Exercise aim:
State the number of lines with the string "json" in them, and nothing else.

Exercise data:
•••

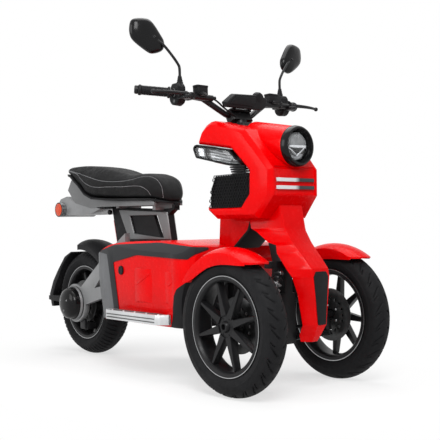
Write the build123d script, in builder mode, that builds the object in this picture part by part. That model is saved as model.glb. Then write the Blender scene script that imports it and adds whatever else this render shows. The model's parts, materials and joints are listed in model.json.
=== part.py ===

•••

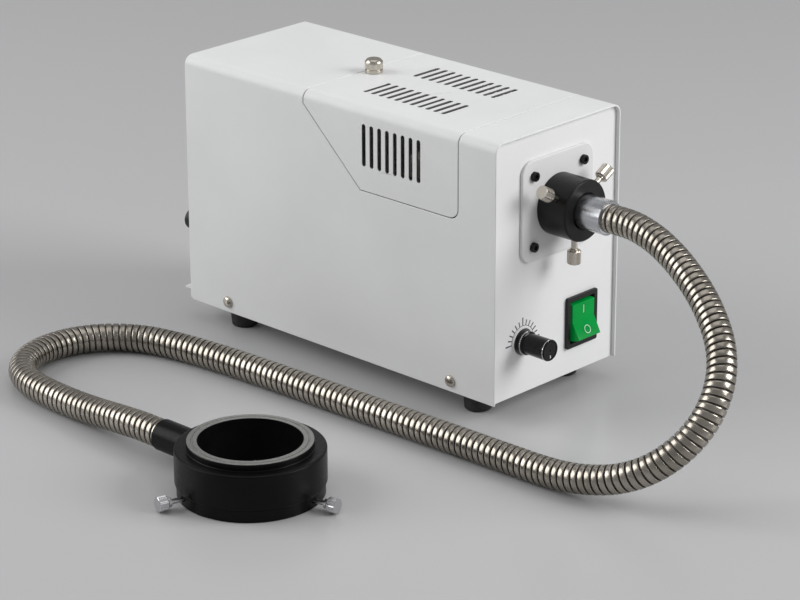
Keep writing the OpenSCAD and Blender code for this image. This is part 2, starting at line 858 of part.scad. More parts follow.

•••

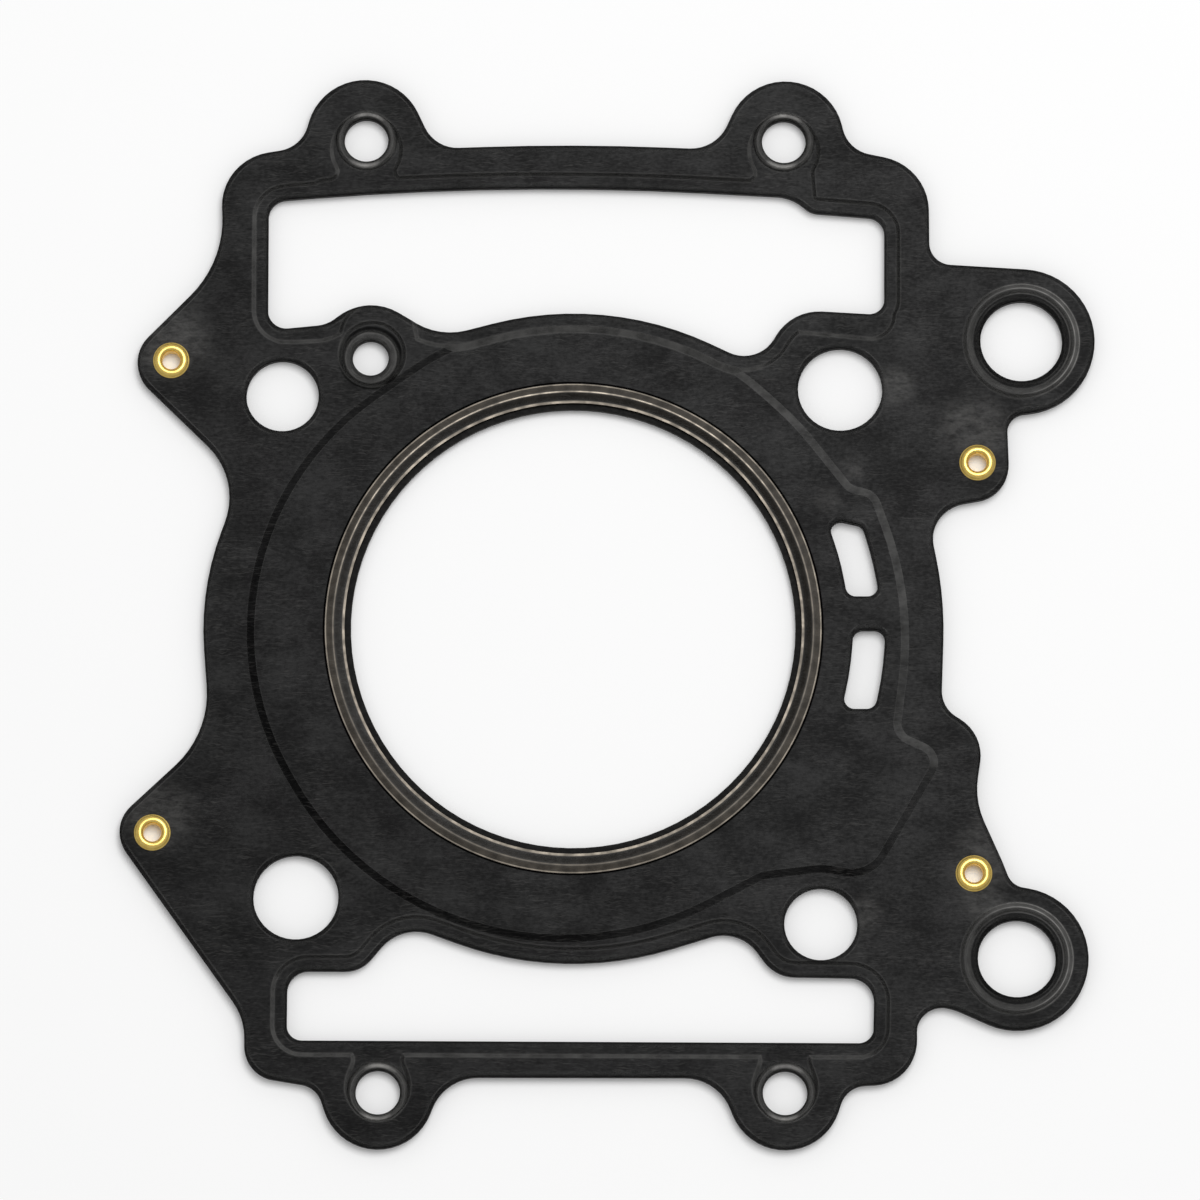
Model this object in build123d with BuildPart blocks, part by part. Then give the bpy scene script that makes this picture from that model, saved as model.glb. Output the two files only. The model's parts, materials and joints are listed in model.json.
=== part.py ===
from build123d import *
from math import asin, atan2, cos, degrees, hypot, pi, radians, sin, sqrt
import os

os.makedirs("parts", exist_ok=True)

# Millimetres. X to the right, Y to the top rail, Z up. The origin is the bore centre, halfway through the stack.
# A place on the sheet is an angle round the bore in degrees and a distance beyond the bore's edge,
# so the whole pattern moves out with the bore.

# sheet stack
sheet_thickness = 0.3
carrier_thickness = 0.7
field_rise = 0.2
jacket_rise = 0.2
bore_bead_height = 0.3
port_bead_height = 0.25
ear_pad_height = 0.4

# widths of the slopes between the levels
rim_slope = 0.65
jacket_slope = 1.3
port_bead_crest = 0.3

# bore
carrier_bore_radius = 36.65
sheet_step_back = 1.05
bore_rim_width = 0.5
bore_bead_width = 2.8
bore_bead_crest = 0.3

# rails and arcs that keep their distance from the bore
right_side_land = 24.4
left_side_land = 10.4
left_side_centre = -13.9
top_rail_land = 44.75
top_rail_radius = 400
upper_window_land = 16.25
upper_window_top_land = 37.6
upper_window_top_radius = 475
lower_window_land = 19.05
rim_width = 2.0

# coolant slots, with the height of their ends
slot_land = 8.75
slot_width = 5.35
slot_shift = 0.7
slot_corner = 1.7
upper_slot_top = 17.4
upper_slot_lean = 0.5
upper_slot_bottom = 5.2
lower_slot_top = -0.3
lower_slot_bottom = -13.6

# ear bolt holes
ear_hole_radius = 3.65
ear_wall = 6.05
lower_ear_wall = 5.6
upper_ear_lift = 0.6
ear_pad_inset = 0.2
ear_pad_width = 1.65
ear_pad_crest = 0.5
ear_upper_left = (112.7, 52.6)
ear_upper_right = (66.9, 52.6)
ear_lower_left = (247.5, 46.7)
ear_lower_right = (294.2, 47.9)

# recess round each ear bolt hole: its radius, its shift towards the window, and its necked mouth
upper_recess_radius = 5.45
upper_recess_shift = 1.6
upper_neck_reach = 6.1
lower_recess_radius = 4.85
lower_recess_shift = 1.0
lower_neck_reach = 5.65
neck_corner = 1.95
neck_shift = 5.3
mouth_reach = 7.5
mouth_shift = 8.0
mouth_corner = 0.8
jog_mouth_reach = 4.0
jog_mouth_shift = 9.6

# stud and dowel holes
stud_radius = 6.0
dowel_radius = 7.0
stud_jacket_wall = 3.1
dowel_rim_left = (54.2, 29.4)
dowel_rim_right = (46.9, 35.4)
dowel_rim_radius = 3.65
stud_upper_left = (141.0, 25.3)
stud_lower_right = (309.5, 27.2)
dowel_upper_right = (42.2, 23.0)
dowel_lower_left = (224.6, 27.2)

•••

Solved exercise:
2